In the meantime, it’s not clear whether the Venezuelans being held at CECOT are there legally either. Trump had invoked the Alien Enemies Act—which applies only when the U.S. is officially at war with a foreign government—to justify deporting alleged members of the Venezuelan Tren de Aragua gang.

But last month a federal judge temporarily blocked the deportations based on the fact that U.S. wasn’t actually at war. In any case, sending Venezuelans to CECOT, which is located in a third-party country, is legally suspect considering the documented human rights abuses that take place there, experts told NPR.

The Trump administration has nevertheless tried to justify the deportations by claiming the deportees are violent criminals and a threat to American safety.

But an investigation from 60 Minutes found that only 12 of the men sent to CECOT had been accused of violent crimes such as rape, murder or trafficking.
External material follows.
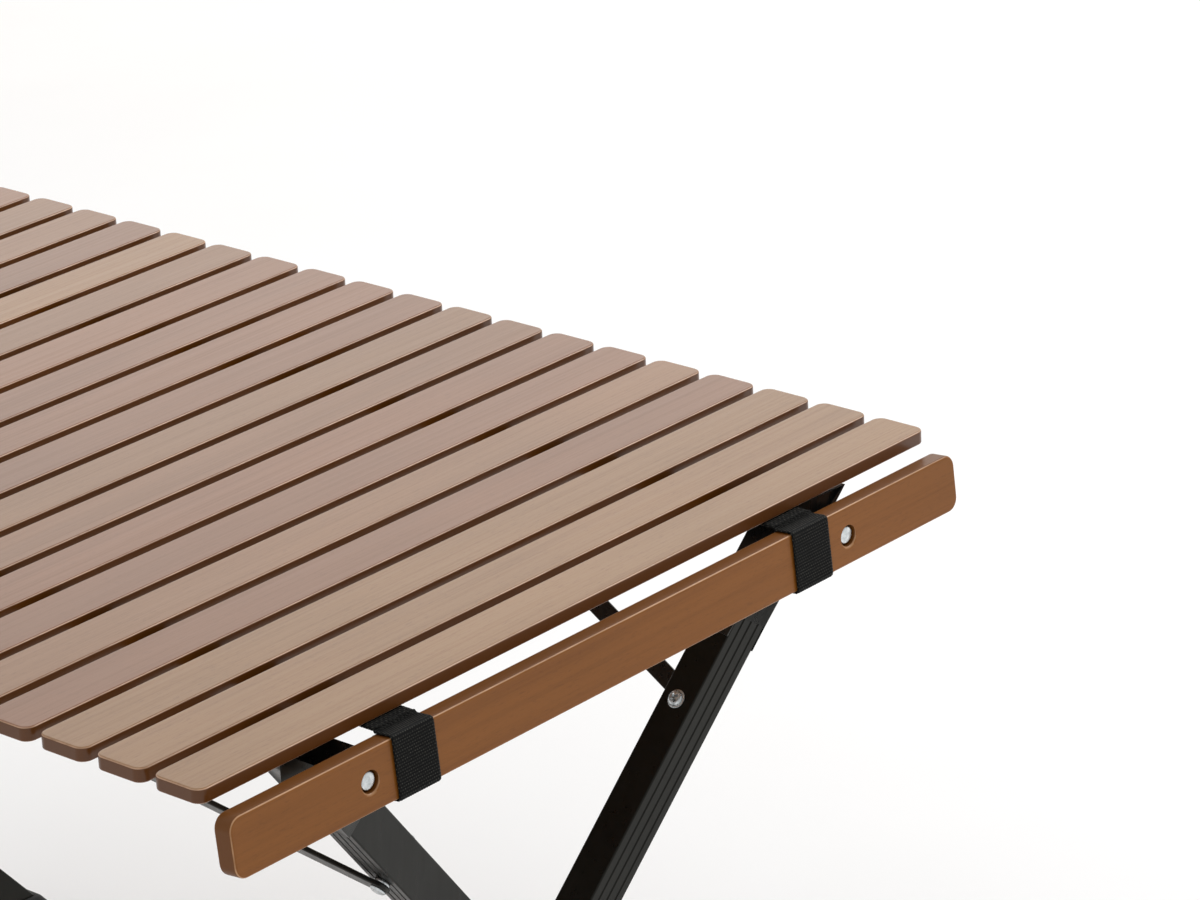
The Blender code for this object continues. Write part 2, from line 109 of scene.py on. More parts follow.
# ------------------------------------------------------------- mesh building
def mesh_object(name, verts, faces, smooth=True):
    mesh = bpy.data.meshes.new(name)
    mesh.from_pydata([tuple(v) for v in verts], [], [list(f) for f in faces])
    bm = bmesh.new()
    bm.from_mesh(mesh)
    bmesh.ops.remove_doubles(bm, verts=bm.verts, dist=1e-7)
    bmesh.ops.recalc_face_normals(bm, faces=bm.faces)
    bm.to_mesh(mesh)
    bm.free()
    if smooth:
        mesh.shade_smooth()
    obj = bpy.data.objects.new(name, mesh)
    scene.collection.objects.link(obj)
    return obj


def loft(name, rings, cap=True, closed_path=False, smooth=True):
    count = len(rings[0])
    verts = [p for ring in rings for p in ring]
    faces = []
    spans = len(rings) if closed_path else len(rings) - 1
    for r in range(spans):
        a, b = r * count, ((r + 1) % len(rings)) * count
        for i in range(count):
            j = (i + 1) % count
            faces.append((a + i, a + j, b + j, b + i))
    if cap and not closed_path:
        faces.append(tuple(range(count))[::-1])
        faces.append(tuple((len(rings) - 1) * count + i for i in range(count)))
    return mesh_object(name, verts, faces, smooth)


def rounded_outline(length, width, radius, steps):
    points = []
    for cx, cy, start in (
        (length / 2 - radius, width / 2 - radius, 0.0),
        (-length / 2 + radius, width / 2 - radius, 90.0),
        (-length / 2 + radius, -width / 2 + radius, 180.0),
        (length / 2 - radius, -width / 2 + radius, 270.0),
    ):
        for k in range(steps + 1):
            a = math.radians(start + 90.0 * k / steps)
            points.append((cx + radius * math.cos(a), cy + radius * math.sin(a)))
    return points


def edge_profile(thick, edge, steps):
    """(inset, z) pairs up a board's edge with quarter-round arrises."""
    pairs = [(edge + 0.0006, -thick / 2)]
    for k in range(steps + 1):
        a = math.radians(90.0 * k / steps)
        pairs.append((edge * (1 - math.sin(a)), -thick / 2 + edge * (1 - math.cos(a))))
    up = [(inset, -z) for inset, z in reversed(pairs)]
    return pairs + up


def soft_board(name, length, width, thick, radius, edge, place, steps=8, edge_steps=4):
    rings = []
    for inset, z in edge_profile(thick, edge, edge_steps):
        outline = rounded_outline(length - 2 * inset, width - 2 * inset, max(radius - inset, 0.0002), steps)
        rings.append([place(x, y, z) for x, y in outline])
    return loft(name, rings)


def slot_outline(length, width, steps):
    points = []
    for k in range(steps + 1):
        a = -math.pi / 2 + math.pi * k / steps
        points.append((length / 2 + width / 2 * math.cos(a), width / 2 * math.sin(a)))
    for k in range(steps + 1):
        a = math.pi / 2 + math.pi * k / steps
        points.append((-length / 2 + width / 2 * math.cos(a), width / 2 * math.sin(a)))
    return points


def soft_bar(name, length, width, thick, edge, centre, axes, steps=14):
    """A flat bar with round ends and eased edges. axes: along, across, through."""
    centre = Vector(centre)
    u, v, w = (Vector(a) for a in axes)
    rings = []
    for inset, z in edge_profile(thick, edge, 3):
        rings.append([centre + u * x + v * y + w * z for x, y in slot_outline(length, width - 2 * inset, steps)])
    return loft(name, rings)


def turned(name, profile, centre, axis, sides=40):
    axis = Vector(axis).normalized()
    side = axis.orthogonal().normalized()
    other = axis.cross(side)
    centre = Vector(centre)
    rings = []
    for along, radius in profile:
        rings.append(
            [
                centre + axis * along
                + (side * math.cos(2 * math.pi * k / sides) + other * math.sin(2 * math.pi * k / sides)) * radius
                for k in range(sides)
            ]
        )
    return loft(name, rings)


def prism(name, outline, centre, axes, length):
    centre = Vector(centre)
    u, v, w = (Vector(a) for a in axes)
    rings = []
    for side in (-length / 2, length / 2):
        rings.append([centre + u * x + v * y + w * side for x, y in outline])
    return loft(name, rings, smooth=False)


def apply_modifiers(obj):
    bpy.context.view_layer.update()
    evaluated = obj.evaluated_get(bpy.context.evaluated_depsgraph_get())
    mesh = bpy.data.meshes.new_from_object(evaluated)
    obj.modifiers.clear()
    old = obj.data
    obj.data = mesh
    bpy.data.meshes.remove(old)
    return obj


def boolean(target, cutter, operation="DIFFERENCE"):
    modifier = target.modifiers.new("shape", "BOOLEAN")
    modifier.operation = operation
    modifier.solver = "EXACT"
    modifier.object = cutter
    apply_modifiers(target)
    bpy.data.objects.remove(cutter, do_unlink=True)
    return target


def join(name, objs):
    """One object from several."""
    bm = bmesh.new()
    for o in objs:
        bm.from_mesh(o.data)
        bpy.data.objects.remove(o, do_unlink=True)
    mesh = bpy.data.meshes.new(name)
    bm.to_mesh(mesh)
    bm.free()
    obj = bpy.data.objects.new(name, mesh)
    scene.collection.objects.link(obj)
    return obj


def crisp(obj, angle=35.0, weighted=True):
    """Smooth shading with sharp arrises, weighted by face area."""
    obj.data.shade_smooth()
    obj.data.set_sharp_from_angle(angle=math.radians(angle))
    if weighted:
        modifier = obj.modifiers.new("normals", "WEIGHTED_NORMAL")
        modifier.keep_sharp = True
        modifier.weight = 80
    return obj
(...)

About 75 percent of the deportees had no criminal record, while others were accused of non-violent offenses like shoplifting and trespassing.

They included a gay makeup artist, a professional soccer player, and a food delivery driver who were in the U.S. legally seeking asylum but were apparently targeted for deportation because they have tattoos.

The Trump administration, however, says its deal with CECOT is “an example for security and prosperity in our hemisphere,” according to Secretary of State Marco Rubio, and should be expanded.

Referring to Americans, Bondi told Watters, “These people need to be locked up as long as they can, as long as the law allows. We’re not gonna let ‘em go anywhere, and if we have to build more prisons in our country, we will do it.”

“Right. That’s what I thought,” he replied.